La sostanziale stagnazione delle assunzioni negli Stati Uniti, inoltre, causerà un ammanco da 5mila e 400 miliardi di dollari in termini di ricchezza prodotta dai 35 membri dell’OCSE. I Paesi più sviluppati al mondo si troveranno a sperimentare la fine dell’era del “lavoro per tutti”, cominciata negli anni Settanta con l’ingresso delle donne nel mercato del lavoro e proseguita con l’entrata di miliardi di lavoratori indiani e cinesi. Mentre i governi dovranno sostenere sfide come l’esplosione dei costi per ripagare sanità, pensioni e debito pubblico, in un contesto in cui l’aspettativa di vita globale è passato in 30 anni da 73,5 a a 80,3 anni. «La nostra ricerca evidenzia come la saturazione della crescita della forza lavoro sia un fenomeno di natura globale. La crescita dell’occupazione si sta velocemente riducendo, dopo aver alimentato lo sviluppo dell’economia mondiale a partire dagli anni ’70», spiega a ForbesITALIA Duilio Matrullo, partner Bain dell’ufficio di Milano.
Il secondo fattore da prendere in considerazione sarà quello più dibattuto: l’automazione e l’invasione di robot e macchine in uffici e fabbriche. Da un lato, l’automazione porterà ad una crescita media globale del 30% della produttività rispetto ai valori del 2015. Dall’altro, però, l’invasione di robot e macchine ridurrà fino al 25% il numero di occupati a livello globale, pari a 40 milioni di nuovi disoccupati, contribuendo peraltro ad una contrazione del salario medio di chi continuerà a lavorare. «Entro il 2030 stimiamo investimenti in automazione per 8mila miliardi di dollari solo negli Stati Uniti. E il fenomeno contribuirà a ridurre sensibilmente l’80% della forza lavoro meno qualificata nel prossimo decennio», spiega Duilio Matrullo.
La minaccia più concreta potrebbe riguardare proprio la classe media, dal momento che il 30% di coloro che dichiarano dai 30mila ai 60mila dollari l’anno sarebbe a rischio disoccupazione. In termini numerici, l’automazione avrebbe un impatto pressoché nullo sui lavoratori con redditi superiori ai 60mila dollari l’anno e in buona misura positivo per chi oggi dichiara dai 120mila dollari in su. Ma secondo gli analisti Bain a beneficiare in particolare dell’automazione potrebbe essere il 20% dei lavoratori altamente qualificati o specializzati, assieme ai possessori di rendite e investimenti. E alla contrazione del numero di occupati, corrisponderebbe una crescita delle retribuzioni destinate ai lavoratori “sopravvissuti”, scarsamente reperibili sul mercato e perciò altamente richiesti e remunerati.

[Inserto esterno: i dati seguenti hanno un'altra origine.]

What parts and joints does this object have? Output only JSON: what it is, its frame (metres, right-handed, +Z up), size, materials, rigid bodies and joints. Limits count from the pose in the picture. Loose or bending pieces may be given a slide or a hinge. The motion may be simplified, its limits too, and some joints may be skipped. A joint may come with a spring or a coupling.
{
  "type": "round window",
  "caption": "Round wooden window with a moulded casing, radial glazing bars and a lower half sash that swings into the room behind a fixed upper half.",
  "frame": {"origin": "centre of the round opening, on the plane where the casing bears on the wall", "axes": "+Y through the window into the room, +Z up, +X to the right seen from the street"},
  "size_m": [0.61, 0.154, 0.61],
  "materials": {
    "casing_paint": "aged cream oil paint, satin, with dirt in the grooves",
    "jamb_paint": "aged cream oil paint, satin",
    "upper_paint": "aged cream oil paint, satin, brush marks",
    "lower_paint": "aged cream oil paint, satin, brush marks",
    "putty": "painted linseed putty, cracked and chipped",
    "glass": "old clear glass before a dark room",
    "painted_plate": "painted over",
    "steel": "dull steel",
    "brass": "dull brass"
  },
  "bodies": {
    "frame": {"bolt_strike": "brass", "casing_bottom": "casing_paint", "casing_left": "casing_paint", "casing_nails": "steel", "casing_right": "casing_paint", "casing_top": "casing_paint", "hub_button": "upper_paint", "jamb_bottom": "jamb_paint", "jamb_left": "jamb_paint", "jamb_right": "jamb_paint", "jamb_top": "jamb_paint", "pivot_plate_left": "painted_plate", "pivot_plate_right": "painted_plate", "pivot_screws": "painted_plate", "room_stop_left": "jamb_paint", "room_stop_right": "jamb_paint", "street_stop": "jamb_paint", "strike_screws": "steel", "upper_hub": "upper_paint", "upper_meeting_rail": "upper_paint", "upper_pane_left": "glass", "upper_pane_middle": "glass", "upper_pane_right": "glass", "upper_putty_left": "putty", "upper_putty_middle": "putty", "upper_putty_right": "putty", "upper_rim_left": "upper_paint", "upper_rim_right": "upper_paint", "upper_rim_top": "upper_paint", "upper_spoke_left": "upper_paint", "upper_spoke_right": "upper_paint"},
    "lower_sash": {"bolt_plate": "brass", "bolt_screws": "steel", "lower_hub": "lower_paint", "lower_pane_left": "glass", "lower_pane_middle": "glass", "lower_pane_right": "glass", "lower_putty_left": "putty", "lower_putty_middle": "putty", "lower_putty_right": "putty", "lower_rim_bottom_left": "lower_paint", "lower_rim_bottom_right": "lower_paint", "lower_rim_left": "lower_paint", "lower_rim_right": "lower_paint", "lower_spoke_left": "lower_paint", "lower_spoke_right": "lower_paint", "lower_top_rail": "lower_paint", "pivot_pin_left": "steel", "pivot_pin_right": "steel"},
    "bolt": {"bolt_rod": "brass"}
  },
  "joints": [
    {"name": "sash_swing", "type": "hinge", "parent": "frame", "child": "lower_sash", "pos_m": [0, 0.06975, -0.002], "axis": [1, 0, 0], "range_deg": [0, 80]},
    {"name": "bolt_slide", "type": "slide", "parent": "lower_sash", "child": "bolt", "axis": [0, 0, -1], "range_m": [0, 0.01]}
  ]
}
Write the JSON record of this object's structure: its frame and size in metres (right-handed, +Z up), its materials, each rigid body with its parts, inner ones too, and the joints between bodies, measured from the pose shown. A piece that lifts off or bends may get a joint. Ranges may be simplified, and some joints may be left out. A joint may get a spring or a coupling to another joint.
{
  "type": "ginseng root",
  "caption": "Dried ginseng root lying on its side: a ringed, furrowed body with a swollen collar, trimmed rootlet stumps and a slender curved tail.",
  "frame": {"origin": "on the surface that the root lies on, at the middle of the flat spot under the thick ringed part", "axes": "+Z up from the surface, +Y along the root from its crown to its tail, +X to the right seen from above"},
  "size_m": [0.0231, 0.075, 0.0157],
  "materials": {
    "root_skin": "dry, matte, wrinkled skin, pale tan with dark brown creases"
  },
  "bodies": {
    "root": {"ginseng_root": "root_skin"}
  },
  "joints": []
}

La dinamica finirebbe poi per allargare la forbice retributiva tra “sommersi” e “salvati”, accentuando le diseguaglianze, il terzo e ultimo fattore decisivo per la metamorfosi sociale con cui potremmo fare i conti nel volgere di qualche anno. “L’automazione ha il potenziale per allargare la forbice delle diseguaglianze in misura significativa”, scrivono gli analisti Karen Harris e Andrew Schwedel. Del resto più la popolazione invecchia, più la ricchezza si accumula nelle mani di chi ha prodotto stabilmente reddito da lavoro, concentrandolo ad esempio nell’acquisto di una casa di proprietà. Una dinamica che non riguarda la fascia di popolazione più giovane, che solitamente vanta un’indice di ricchezza accumulata in ogni caso più basso anche in presenza di un’abitazione di proprietà. Ragiona Matrullo: «Per ridurre il rischio di disuguaglianze assisteremo allo sviluppo di nuovi modelli di relazioni tra governi e mercati, in aggiunta ad un controllo sempre più stretto delle attività delle multinazionali tecnologiche. Le istituzioni probabilmente torneranno a giocare un ruolo di primo piano nell’economia con un atteggiamento più interventista, in modo simile a quello che è accaduto dopo la seconda guerra mondiale». Sfide a cui non potrà venire meno lo stesso governo italiano in gestazione, dopo il voto di domenica scorsa.